Many students face hefty student loan balances after they graduate. Many people have considered student loan forgiveness to avoid having to pay back their loans. However, most people who opt for this don’t know that student loan forgiveness can affect your taxes. It’s a good idea to understand how forgiven student loans impact your taxes so that you aren’t surprised by extra taxes you may have to pay.
You Might Have to Pay Taxes on Forgiven Student Debt
There are many repayment plan options for student loans. These payment plans can make paying back student loans easier on your finances. Student loan repayment plans work by capping your monthly payments at around 10% to 15% of your income. You usually pay for 10-25 years depending on which option you choose. Any leftover balance after your repayment period is up is forgiven.
There is an essential factor that you need to consider that’s hardly ever discussed when it comes to student loan forgiveness: Under the recent Internal Revenue Service (IRS) rules, many forgiven student loans under one of these repayment programs are considered taxable income.
This rule means that you could end up with a substantial tax bill if your student loans are considered taxable income.
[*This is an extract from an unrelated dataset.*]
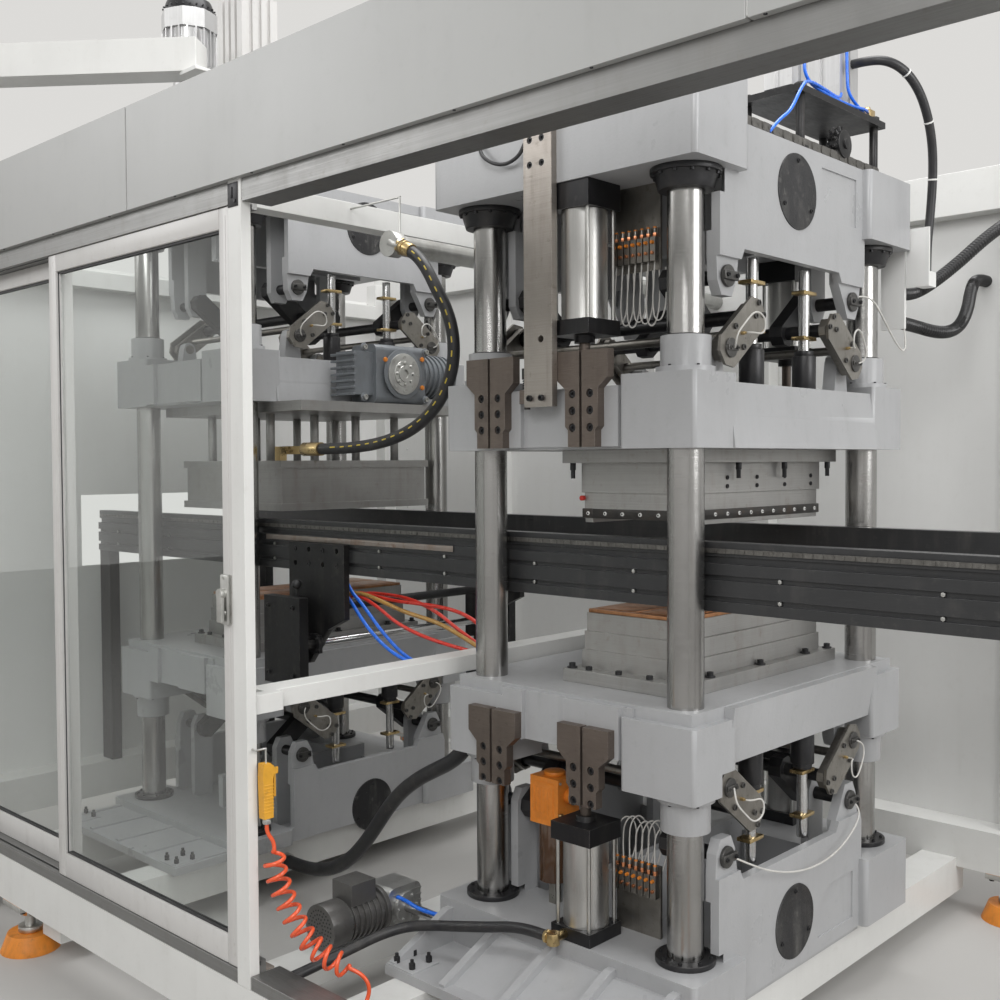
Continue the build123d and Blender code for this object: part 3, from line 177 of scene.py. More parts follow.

When this happens, the lender sends you and the IRS a 1099-C tax form. This tax form reports the amount of student loan debt forgiven and you’re taxed for it. So, while you may not have to pay the full amount in student loans, you still end up having to pay taxes on the remaining balance.
If you get a 1099-C tax form for forgiven student loans, then you may want to consult a qualified tax professional to help you understand how this impacts your taxes.
Other Important Tax Information
Here are a few things you should know about how student loans affect your taxes:
There are limited tax advantages for paying your student loans. You won’t get a huge tax break but you might be able to deduct some of your student loan interest from your taxable income.
If you’re struggling to pay off someone else’s student loan debt, you might still be able to claim the interest as a tax deduction because you’re the one making the payments.
Your federal income tax refund could be lost if you don’t repay your loans. If you default on your student loans, up to 100 percent of your federal refund could be used to offset your student loan debt. This means you won’t see your tax refund.Most borrowers try to pay off their student loan debt throughout the years, but some don’t. About 11% of borrowers default.
You might be able to claim an exemption or exclusion. Exemptions and exclusions for student loan forgiveness are very limited. However, you might be able to claim an exclusion if you become insolvent on your debt.
Insolvency can usually be claimed if you’re unable to pay the debt right before it gets canceled. If this happens, you might be able to exclude the debt amount from your taxable income.
Forgiveness due to death and disability is excludable. Due to recent tax reform, if a borrower dies or becomes permanently disabled before being able to pay off their student loans, those loans can be forgiven.
This tax reform is designed to prevent family members from being responsible for paying huge taxes on student loans.
No matter how much you have taken out in student loans, you should be aware of what your options are and how these can affect your taxes. If your credit has been damaged because of student loans, give the credit specialists at Lexington Law Firm a call for a free personalized credit consultation. For over a decade, we’ve worked to help over half a million clients remove millions of negative, inaccurate, and unverified items from their credit reports.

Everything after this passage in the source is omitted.